A few days later, when I was back and had written a bit about the trip, a friend emailed me and said, "Eric, you drank out of a tree. Yesterday I internally griped about the cafeteria guy not using a clean knife to spread cream cheese on my bagel ... Damn. I've been put in my place."

I've always liked that email. It makes me feel much better about what happened next, when we left the ruins.

While I had been out exploring, Cervantes had purchased a chicken, which he carried with him, tucked under his arm, for the rest of the day. When it got particularly bored, it would chirp cadence for us.

The long and winding road meandered along the river for two pleasant hours, passing isolated orange and coffee plantations and small, friendly villages, until I realized that every minute on pleasant flat ground was one less minute of climbing, at which point we immediately crossed the river and began the most horrendous climb of my life.

Truck ride out of the jungle.
Cervantes, with his chicken (in the box), sitting in the coffee truck out of the jungle. Those are my feet.
For 45 minutes, I crawled through the mud, so exhausted I could no longer stand, begging for water that I didn't have and, because my iodine pills took half an hour to work, couldn't obtain, croaking at the receding silhouette of Cervantes in front of me, "Rest!" Each bend and turn in the trail seemed to promise the ridge, and around each bend we found only steeper and more grueling ascents. I began to indulge in every-deeper fantasies of food and bathing, until Cervantes forced me to lift up my head and said, "We're there."

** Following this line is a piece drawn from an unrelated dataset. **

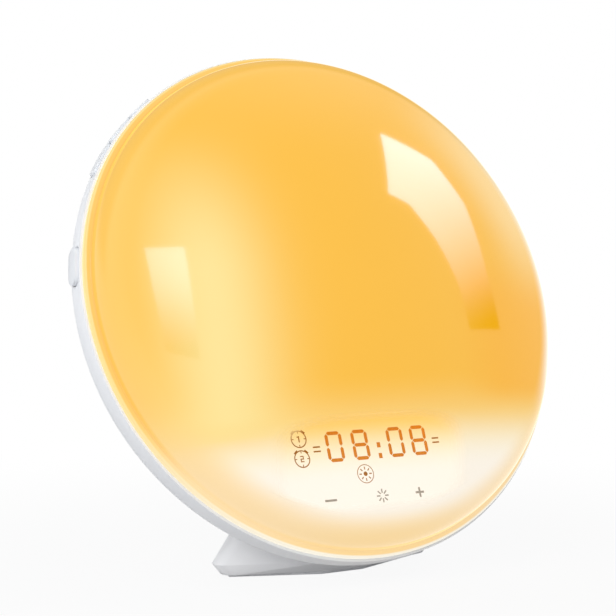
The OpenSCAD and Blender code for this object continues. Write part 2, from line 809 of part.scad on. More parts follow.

And so we were. Fifteen minutess after noon there were three trucks waiting in the plaza, which seemed, in three days of hiking through mountains, jungles and rivers, the most glorious thing I'd seen. We collapsed into the shade of the only bar in town, where a man came by and asked if we would like to take his truck to Quillabamba, the jungle capital. We climbed into the back, on top of a thick bedding of coffee beans headed for the market. It was quite nice when we started rattling along, a bit like riding on an old wooden roller coaster -- the wind in my face, a good view, nice scenery -- although whenever I got absorbed in the scenery, the part of it hanging over the road would slap me on the cheeks. We drove past lots of brilliantly neon blue morpho butterflies and I saw some toucans and the marvelously yellow crested oropendola, with nests that resemble a giant glob of brown spit dripping down from the tree branch.

As evening fell we rode triumphantly into the sunset: The clouds lit up over the valley, then faded and turned gray, and the first stars came out, and we drove for four hours in the dark with the headlights of the truck silhouetting the jungle against a backdrop of millions of stars.